Safran too secured the agreement to co-develop the engine for India's Advanced Medium Combat Aircraft (AMCA) and transferring core metallurgy and design expertise to local Indian firms, ensuring deep industrial capability.
What makes this moment significant is not merely the signing of contracts, but the larger shift in Indian power. The long timelines for AMCA and Indian Navy's Twin-Engine Deck-Based Fighter (TEDBF) gave India room to negotiate from strength. The Safran deal now awaiting final approval from India's Cabinet Committee on Security (CCS), while the GE approved deal now focuses on powering the Tejas program.
Commitment Runs Both Ways
With deals in place, Kaveri’s survival becomes critical as the foundation that makes the Safran partnership meaningful. Technology transfer only works if someone can receive it. GTRE's engineer, the ones who spent decades wrestling with turbine blade failures, combustion instability, and thrust shortfalls are that receiving end.
Their accumulated knowledge, built through failure as much as success, is the institutional memory that allows India to sit across from Safran as a genuine co-developer rather than a passive recipient. If Kaveri is quietly deprioritised now that foreign deals are signed and moving, the engineers who built that preparation would disperse. The Safran deal is only as valuable as GTRE's ability to receive it.
But Safran's history with India invites justified scepticism. The company was penalised for defaulting on offset obligations tied to the Mirage upgrade and Rafale deals, part of a pattern where nearly half of India's offset contracts have faced penalties.
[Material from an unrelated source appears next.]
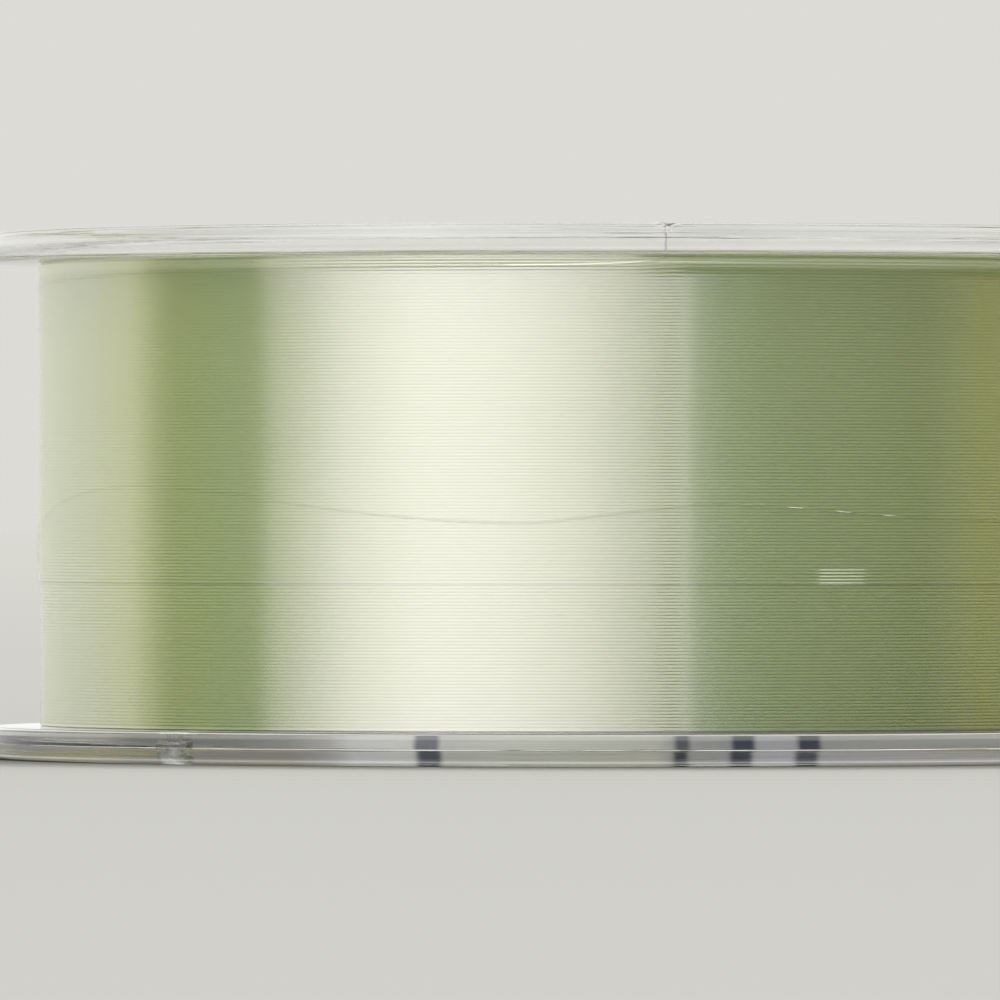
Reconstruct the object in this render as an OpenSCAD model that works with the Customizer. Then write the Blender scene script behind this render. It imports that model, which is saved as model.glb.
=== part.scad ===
// Full spool of fishing line: two clear moulded halves, a label on each face, a strip of tape
// under the first turn, and one unbroken line wound between the flanges.
// Millimetres. +Z is the spool's axis. The origin is on that axis, in the plane it stands on.

/* [Flanges] */
// Diameter across both flanges
flange_d = 92; // [90:0.5:110]
// Thickness of a flange at its rim
rim_t = 2.4; // [2:0.1:3.4]
// Distance between the flanges at the rim
line_gap = 34.4; // [28:0.2:60]
// Draft of a flange's inner face, in degrees
face_draft = 2.5; // [1:0.25:4]
// Draft of the rim between its ridge and the line's side, in degrees
draft_in = 17; // [8:1:20]
// Draft of the rim between its ridge and the outer side, in degrees
draft_out = 22; // [8:1:24]
// Width of the flat left on the ridge where the mould parts
ridge_land = 0.08; // [0.04:0.01:0.2]
// Radius along the two edges of a rim
edge_r = 0.25; // [0.1:0.05:0.5]
// Fillet between a flange and the barrel
root_r = 0.5; // [0.2:0.1:0.8]

/* [Barrel and hub] */
// Diameter of the barrel that the line is wound on
barrel_d = 77; // [70:0.5:78]
// Wall of the barrel
barrel_wall = 1.8; // [1.6:0.1:3]
// Diameter of the bore for the spindle
bore_d = 12; // [8:0.5:16]
// Wall of the hub round the bore
hub_wall = 2; // [1.6:0.1:3]
// Lead-in at each mouth of the bore
bore_chamfer = 0.4; // [0.2:0.1:0.6]
// Thickness of the web between the hub and the barrel
web_t = 2.4; // [1.2:0.1:2.6]
// Number of ribs inside each half
rib_count = 6; // [4:1:10]
// Thickness of a rib
rib_t = 1.2; // [0.8:0.1:2]
// Height of a rib above the web
rib_h = 11; // [4:0.5:12]

/* [Joint between the halves] */
// Overlap of spigot and socket
lap = 4; // [3:0.5:5]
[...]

The Ministry of Defence's own assessment described such promises as "over-ambitious." Given this track record, the onus is on Safran to demonstrate through transparent milestones and accountable execution that this partnership is different in practice, not just on paper.
The Question Yet To Be Addressed
India currently operates 29 active fighter squadrons against a sanctioned strength of 42. Until it develops a competitive indigenous turbofan engine, that gap will remain hostage to foreign approvals, diplomatic whims, and supply chain constraints. The record-high 2026–27 DRDO budget and the Safran partnership represent India's most serious attempt yet to address this challenge. But record budgets have existed before: more money is necessary, yet by itself, it has never been sufficient.
GTRE's engineers have proven themselves capable. The key questions this moment raises—whether GTRE will receive serious funding to become a genuine co-developer, and whether Safran's unprecedented offer will differ in practice from its previous commitments—will determine if India's aerospace story enters a new chapter or repeats an old one.